-------- DATA
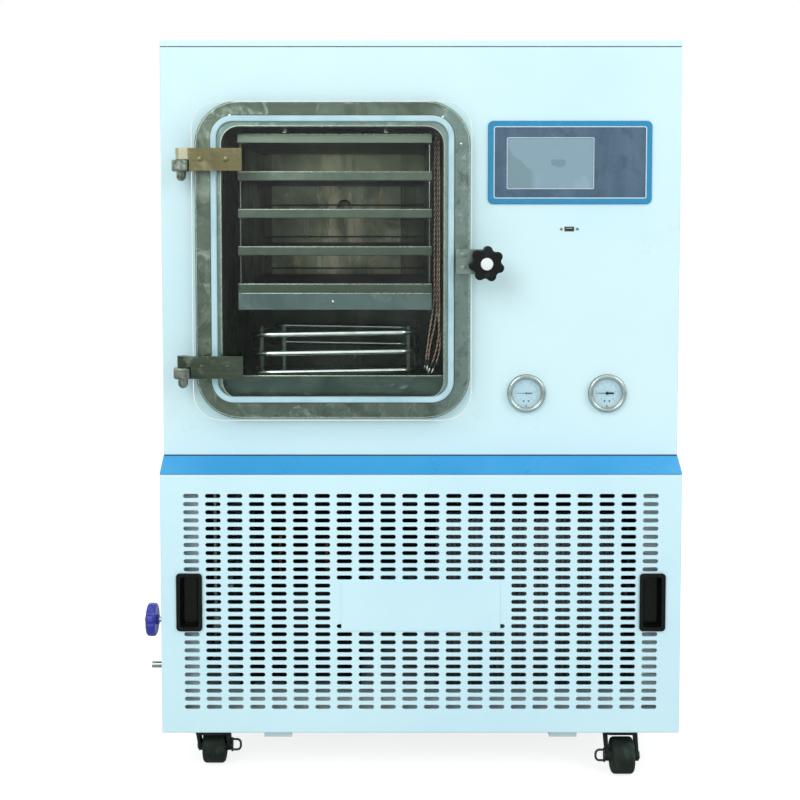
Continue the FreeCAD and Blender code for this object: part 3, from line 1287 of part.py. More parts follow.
# ================================================================ drain
def drain_valve():
    """The valve on the left: line from the chamber, body, bonnet, stem and spout."""
    outside = -HALF_W
    body = rod_z(VALVE_BODY_R, VALVE_BODY_X, VALVE_Y, VALVE_Z - VALVE_BODY_R, VALVE_Z + VALVE_BODY_R)
    bonnet = rod_x(BONNET_R, VALVE_Y, VALVE_Z, outside - BONNET_OUT, VALVE_BODY_X)
    locknut = rod_x(LOCKNUT_R, VALVE_Y, VALVE_Z, outside - LOCKNUT_T, outside)
    stem = rod_x(STEM_R, VALVE_Y, VALVE_Z, WHEEL_FACE_X + VALVE_HUB_T, VALVE_BODY_X)
    under = CHAMBER_Z - CHAMBER_H / 2 - CHAMBER_WALL
    turn_z = (DECK_TOP + FOAM_LOW) / 2
    line, length, radii = tube([
        Vector(CHAMBER_X, DRAIN_STUB_Y, under), Vector(CHAMBER_X, DRAIN_STUB_Y, turn_z),
        Vector(VALVE_BODY_X, VALVE_Y, turn_z), Vector(VALVE_BODY_X, VALVE_Y, VALVE_Z)],
        DRAIN_LINE_R, PIPE_BEND)
    report_tube("drain line", line, DRAIN_LINE_R, length, radii)
    spout, length, radii = tube([
        Vector(VALVE_BODY_X, VALVE_Y, VALVE_Z), Vector(VALVE_BODY_X, VALVE_Y, DRAIN_Z),
        Vector(outside - DRAIN_OUT, VALVE_Y, DRAIN_Z)], DRAIN_R, PIPE_BEND)
    report_tube("drain spout", spout, DRAIN_R, length, radii)
    bore = rod_x(DRAIN_BORE_R, VALVE_Y, DRAIN_Z, outside - DRAIN_OUT - 1, outside)
    return fused(body, bonnet, locknut, stem, line, spout).cut(bore)


def valve_handwheel():
    """The domed wheel with a grip groove, on the valve's stem."""
    inner_face = WHEEL_FACE_X + VALVE_WHEEL_T
    wheel = rod_x(VALVE_WHEEL_R, VALVE_Y, VALVE_Z, WHEEL_FACE_X, inner_face)
    rim = [e for e in wheel.Edges if e.BoundBox.XLength < FIT]
    wheel = wheel.makeFillet(VALVE_WHEEL_T / 3, rim)
    hub = rod_x(VALVE_HUB_R, VALVE_Y, VALVE_Z, inner_face - 1, inner_face + VALVE_HUB_T)
    grips = []
    for i in range(WHEEL_GRIPS):
        angle = 2 * math.pi * i / WHEEL_GRIPS
        y = VALVE_Y + (VALVE_WHEEL_R + GRIP_R / 2) * math.cos(angle)
        z = VALVE_Z + (VALVE_WHEEL_R + GRIP_R / 2) * math.sin(angle)
        grips.append(rod_x(GRIP_R, y, z, WHEEL_FACE_X - 1, inner_face + 1))
    bore = rod_x(STEM_R + RUN, VALVE_Y, VALVE_Z, WHEEL_FACE_X + VALVE_HUB_T - FIT,
                 inner_face + VALVE_HUB_T + 1)
    return fused(wheel, hub).cut(grips + [bore])


# ================================================================ casters
def turned(shape, x, y, angle):
    """A caster piece made round the Z axis, turned and set in its place."""
    shape.rotate(Vector(), Vector(0, 0, 1), angle)
    shape.translate(Vector(x, y, 0))
    return shape


def caster_fork(with_brake):
    """The swivel head, two cheeks and the axle, with a stub where there is a brake."""
    head = box(-CHEEK_OUT, CHEEK_OUT, -HEAD_D / 2, HEAD_D / 2, HEAD_LOW, HEAD_TOP)
    corners = [e for e in head.Edges if e.BoundBox.ZLength > HEAD_T - 1]
    head = head.makeFillet(CHEEK_R, corners)
    outline = [(-HEAD_D / 2 + CHEEK_R, HEAD_LOW + 1), (CASTER_TRAIL - CHEEK_R, WHEEL_R),
               (CASTER_TRAIL + CHEEK_R, WHEEL_R), (HEAD_D / 2 - CHEEK_R, HEAD_LOW + 1)]
    parts = []
    for side in (-1, 1):
        x0, x1 = sorted((side * CHEEK_IN, side * CHEEK_OUT))
        parts.append(polygon_x(outline, x0, x1))
        parts.append(rod_x(CHEEK_R, CASTER_TRAIL, WHEEL_R, x0, x1))
    parts.append(rod_x(AXLE_R, CASTER_TRAIL, WHEEL_R, -CHEEK_OUT, CHEEK_OUT))
    if with_brake:
        parts.append(rod_x(BRAKE_PIN_R, CASTER_TRAIL, WHEEL_R, CHEEK_IN, CHEEK_OUT + BRAKE_ARM_T + FIT))
    return fused(head, *parts).cut(rod_z(KINGPIN_R + RUN, 0, 0, HEAD_LOW - 1, HEAD_TOP + 1))


def caster_wheel():
    """A crowned wheel with a middle groove."""
    wheel = rod_x(WHEEL_R, CASTER_TRAIL, WHEEL_R, -WHEEL_W / 2, WHEEL_W / 2)
    rims = [e for e in wheel.Edges if e.BoundBox.XLength < FIT]
    wheel = wheel.makeFillet(WHEEL_ROUND, rims)
    hub = rod_x(CHEEK_R, CASTER_TRAIL, WHEEL_R, -CHEEK_IN + FIT, CHEEK_IN - FIT)
    bore = rod_x(AXLE_R + RUN, CASTER_TRAIL, WHEEL_R, -CHEEK_IN, CHEEK_IN)
    return fused(wheel, hub).cut(bore)


def brake_loop():
    """The wire loop that is trodden down, on its pivot arm."""
    x0 = CHEEK_OUT + FIT
    x1 = x0 + BRAKE_ARM_T
    reach = BRAKE_H / 2 - BRAKE_WIRE_R
    arm = box(x0, x1, CASTER_TRAIL - 2 * BRAKE_WIRE_R, CASTER_TRAIL + 2 * BRAKE_WIRE_R,
              WHEEL_R - BRAKE_H / 2, WHEEL_R + BRAKE_H / 2)
    eye = rod_x(2 * BRAKE_PIN_R, CASTER_TRAIL, WHEEL_R, x0, x1)
    wire = tube([Vector(x0 + 1, CASTER_TRAIL, WHEEL_R + reach),
                 Vector(CHEEK_OUT + BRAKE_OUT, CASTER_TRAIL, WHEEL_R + reach),
                 Vector(CHEEK_OUT + BRAKE_OUT, CASTER_TRAIL, WHEEL_R - reach),
                 Vector(x0 + 1, CASTER_TRAIL, WHEEL_R - reach)], BRAKE_WIRE_R)[0]
    return fused(arm, eye, wire).cut(rod_x(BRAKE_PIN_R + RUN, CASTER_TRAIL, WHEEL_R, CHEEK_OUT, x1 + 1))


# ================================================================ the assembly
def build():
    save("base_frame", base_frame())
    save("left_side_panel", left_side_panel())
    save("right_side_panel", side_panel(1))
    save("top_cover", top_cover())
    save("front_fascia", front_fascia())
    save("trim_band", trim_band())
    save("rear_panel", rear_panel())
    save("grille_panel", grille_panel())
    save("blank_plate", blank_plate())
    save("flush_handles", flush_handle(-1), flush_handle(1))
    save("compressor_primary", compressor(COMPRESSOR_Y[0]))
    save("compressor_secondary", compressor(COMPRESSOR_Y[1]))
    save("compressor_grommets", *compressor_grommets())
    save("condenser_core", condenser_core())
    save("fan_shroud", fan_shroud())
    save("fan_blades", fan_blades())
    save("refrigerant_lines", *refrigerant_lines())
    save("chamber_shell", chamber_shell())
    save("chamber_flange", chamber_flange())
    save("door_gasket", door_gasket())
    save("chamber_insulation", chamber_insulation())
    save("vacuum_port", vacuum_port())
    save("shelf_rack", shelf_rack())
    for i in range(SHELF_COUNT):
        save(f"shelf_{i + 1}", shelf(i))
    save("baffle_tray", baffle_tray())
    save("cold_trap_coil", cold_trap_coil())
    save("probe_cables", *probe_cables())
    hinge, latch = screw_places()
    save("door_plate", door_plate())
    save("hinge_plates", *[hinge_plate(z).cut(screw_holes(hinge)) for z in HINGE_Z])
    save("hinge_brackets", *[hinge_bracket(z) for z in HINGE_Z])
    save("latch_plate", latch_plate())
    save("door_screws", *[screw(x, z, 0) for x, z in hinge + latch])
    save("latch_boss", latch_boss())
    save("knob_washer", knob_washer())
    save("star_knob", star_knob())
    save("display_bezel", display_bezel())
    save("display_panel", display_panel())
    save("display_screen", display_screen())
    save("usb_socket", *usb_socket())
    for i, x in enumerate(GAUGE_X):
        save(f"gauge_{i + 1}", gauge(x))
        save(f"gauge_{i + 1}_pointer", gauge_pointer(x))
    save("gauge_lenses", *[gauge_lens(x) for x in GAUGE_X])
    save("drain_valve", drain_valve())
    save("valve_handwheel", valve_handwheel())
    for name, x, y, angle, braked in CASTERS:
        save(f"caster_fork_{name}", turned(caster_fork(braked), x, y, angle))
        save(f"caster_wheel_{name}", turned(caster_wheel(), x, y, angle))
        if braked:
            save(f"brake_loop_{name}", turned(brake_loop(), x, y, angle))


def main():
    build()
    os.makedirs("parts", exist_ok=True)
    for name, shape in nodes.items():
        shape.translate(-ORIGIN)
        shape.exportStep(f"parts/{name}.step")


main()
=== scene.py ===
import math

import bpy
from mathutils import Euler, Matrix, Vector


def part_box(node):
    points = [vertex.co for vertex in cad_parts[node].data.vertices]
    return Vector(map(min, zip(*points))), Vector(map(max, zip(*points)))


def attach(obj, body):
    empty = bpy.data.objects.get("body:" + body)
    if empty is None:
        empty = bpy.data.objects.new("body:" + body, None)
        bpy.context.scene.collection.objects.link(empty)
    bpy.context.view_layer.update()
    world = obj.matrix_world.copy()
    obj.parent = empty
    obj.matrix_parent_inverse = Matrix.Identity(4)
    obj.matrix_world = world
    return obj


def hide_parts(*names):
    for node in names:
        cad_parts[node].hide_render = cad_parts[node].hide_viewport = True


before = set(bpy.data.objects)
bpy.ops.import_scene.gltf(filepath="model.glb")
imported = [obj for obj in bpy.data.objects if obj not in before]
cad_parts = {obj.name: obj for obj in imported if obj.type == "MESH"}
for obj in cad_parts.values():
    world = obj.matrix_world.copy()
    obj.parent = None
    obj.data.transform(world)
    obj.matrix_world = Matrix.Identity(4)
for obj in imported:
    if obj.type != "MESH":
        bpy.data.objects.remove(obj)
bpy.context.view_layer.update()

MM = 0.001
HERE = Vector((0, 0, 0))
FRONT, LEFT, BACK, RIGHT, UP, DOWN = "front", "left", "back", "right", "up", "down"


# ======== places
def middle(node):
    low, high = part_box(node)
    return (low + high) / 2


def spot(x, y, z):
    """A place given in millimetres from the cabinet's middle, the upper front and the floor."""
    return Vector((x + CABINET_X, y + CABINET_Y, z)) * MM


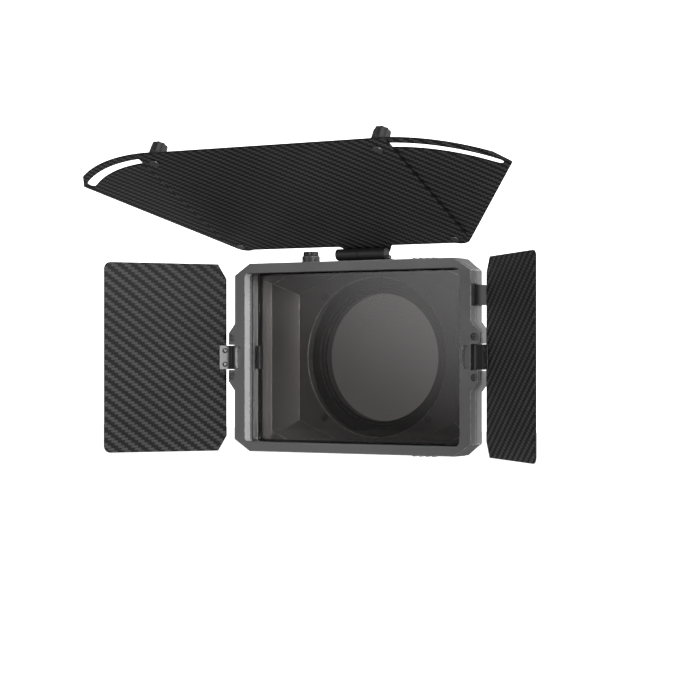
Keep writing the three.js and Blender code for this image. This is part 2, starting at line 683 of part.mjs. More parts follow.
function footScrewPlaces() {
  return [HINGE_X - FOOT_SCREW_X, HINGE_X + FOOT_SCREW_X];
}

// A length of barrel on a pedestal that stands on the foot
function hingeSection(x0, x1) {
  const front = HINGE_Y + FOOT_START;
  const back = HINGE_Y + BARREL_RADIUS - PEDESTAL_LAP;
  return join([
    rodX(BARREL_RADIUS, x0, x1, HINGE_Y, HINGE_Z, 20),
    block(x0, x1, front, back, HALF_HEIGHT + BASE_LIFT, HINGE_Z - 0.5),
  ]);
}

function hingeBase() {
  const start = HINGE_X - BARREL_HALF;
  const knuckleEnd = HINGE_X + BARREL_HALF;
  const end = knuckleEnd + KNUCKLE_GAP + LOBE_LENGTH;
  const bottom = HALF_HEIGHT + BASE_LIFT;
  const top = bottom + FOOT_THICKNESS;
  const tools = [
    rodX(HINGE_PIN_RADIUS + 0.04, start - PAST, end - 0.5, HINGE_Y, HINGE_Z),
    rodX(0.7, knuckleEnd, end + PAST, HINGE_Y, HALF_HEIGHT + TENSION_SCREW_RISE),
    rodX(BARREL_RADIUS + 0.25, HINGE_X - KNUCKLE_GAP, knuckleEnd + KNUCKLE_GAP, HINGE_Y, HINGE_Z, 20),
    ...footScrewPlaces().map((x) => rodZ(FOOT_SCREW_HOLE, bottom - PAST, top + PAST, x, FOOT_SCREW_Y)),
  ];
  return cut(join([
    hingeSection(start, HINGE_X - KNUCKLE_GAP),
    hingeSection(knuckleEnd + KNUCKLE_GAP, end),
    block(start, end, HINGE_Y + FOOT_START, HINGE_Y + FOOT_BACK, bottom, top),
  ]), tools);
}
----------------
EXERCISE DIRECTIONS :: All lines in the data that contain the word "type" should be copied.

WRITTEN REPLY ::
cad_parts = {obj.name: obj for obj in imported if obj.type == "MESH"}
    if obj.type != "MESH":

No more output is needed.